BEGIN INFORMATION SUPPLIED
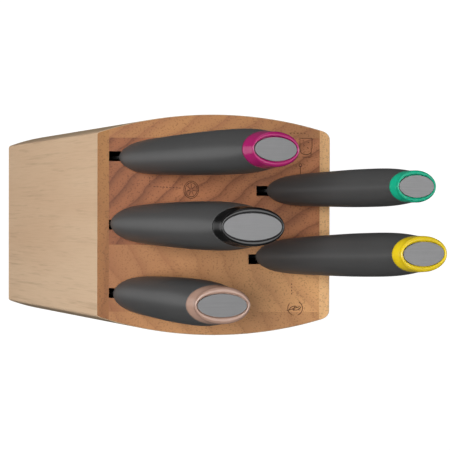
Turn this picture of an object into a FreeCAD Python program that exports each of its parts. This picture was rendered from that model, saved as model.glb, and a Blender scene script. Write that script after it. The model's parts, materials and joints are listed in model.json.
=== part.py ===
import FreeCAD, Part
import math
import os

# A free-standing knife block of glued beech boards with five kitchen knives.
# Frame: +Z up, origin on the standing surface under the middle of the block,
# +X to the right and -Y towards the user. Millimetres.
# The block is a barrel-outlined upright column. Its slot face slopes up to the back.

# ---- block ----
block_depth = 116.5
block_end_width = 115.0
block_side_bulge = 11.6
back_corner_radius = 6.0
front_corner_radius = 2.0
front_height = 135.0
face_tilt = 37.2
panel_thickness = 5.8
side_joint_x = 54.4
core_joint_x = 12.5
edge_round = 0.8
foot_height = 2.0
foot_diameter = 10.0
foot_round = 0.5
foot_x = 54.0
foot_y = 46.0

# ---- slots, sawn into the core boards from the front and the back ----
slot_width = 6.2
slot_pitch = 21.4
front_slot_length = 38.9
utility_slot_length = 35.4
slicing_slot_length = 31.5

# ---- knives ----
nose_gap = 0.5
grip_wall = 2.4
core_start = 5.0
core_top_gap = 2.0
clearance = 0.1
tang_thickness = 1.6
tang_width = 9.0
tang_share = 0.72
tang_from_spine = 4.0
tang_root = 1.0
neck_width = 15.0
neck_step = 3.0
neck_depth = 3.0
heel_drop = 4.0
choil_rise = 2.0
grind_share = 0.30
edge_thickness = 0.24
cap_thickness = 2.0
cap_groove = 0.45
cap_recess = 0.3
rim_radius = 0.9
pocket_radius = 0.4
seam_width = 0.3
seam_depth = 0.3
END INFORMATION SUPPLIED
Copy each line of the data exactly, leaving nothing out.

_RIGHT ANSWER:_
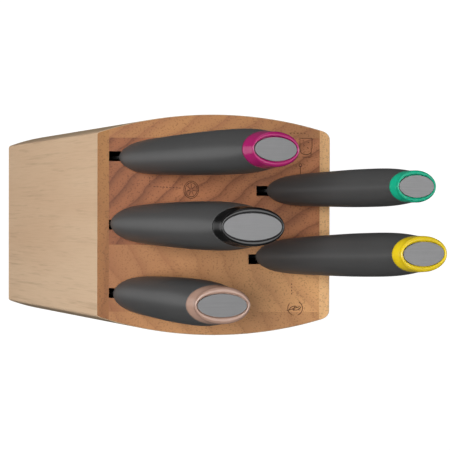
Turn this picture of an object into a FreeCAD Python program that exports each of its parts. This picture was rendered from that model, saved as model.glb, and a Blender scene script. Write that script after it. The model's parts, materials and joints are listed in model.json.
=== part.py ===
import FreeCAD, Part
import math
import os

# A free-standing knife block of glued beech boards with five kitchen knives.
# Frame: +Z up, origin on the standing surface under the middle of the block,
# +X to the right and -Y towards the user. Millimetres.
# The block is a barrel-outlined upright column. Its slot face slopes up to the back.

# ---- block ----
block_depth = 116.5
block_end_width = 115.0
block_side_bulge = 11.6
back_corner_radius = 6.0
front_corner_radius = 2.0
front_height = 135.0
face_tilt = 37.2
panel_thickness = 5.8
side_joint_x = 54.4
core_joint_x = 12.5
edge_round = 0.8
foot_height = 2.0
foot_diameter = 10.0
foot_round = 0.5
foot_x = 54.0
foot_y = 46.0

# ---- slots, sawn into the core boards from the front and the back ----
slot_width = 6.2
slot_pitch = 21.4
front_slot_length = 38.9
utility_slot_length = 35.4
slicing_slot_length = 31.5

# ---- knives ----
nose_gap = 0.5
grip_wall = 2.4
core_start = 5.0
core_top_gap = 2.0
clearance = 0.1
tang_thickness = 1.6
tang_width = 9.0
tang_share = 0.72
tang_from_spine = 4.0
tang_root = 1.0
neck_width = 15.0
neck_step = 3.0
neck_depth = 3.0
heel_drop = 4.0
choil_rise = 2.0
grind_share = 0.30
edge_thickness = 0.24
cap_thickness = 2.0
cap_groove = 0.45
cap_recess = 0.3
rim_radius = 0.9
pocket_radius = 0.4
seam_width = 0.3
seam_depth = 0.3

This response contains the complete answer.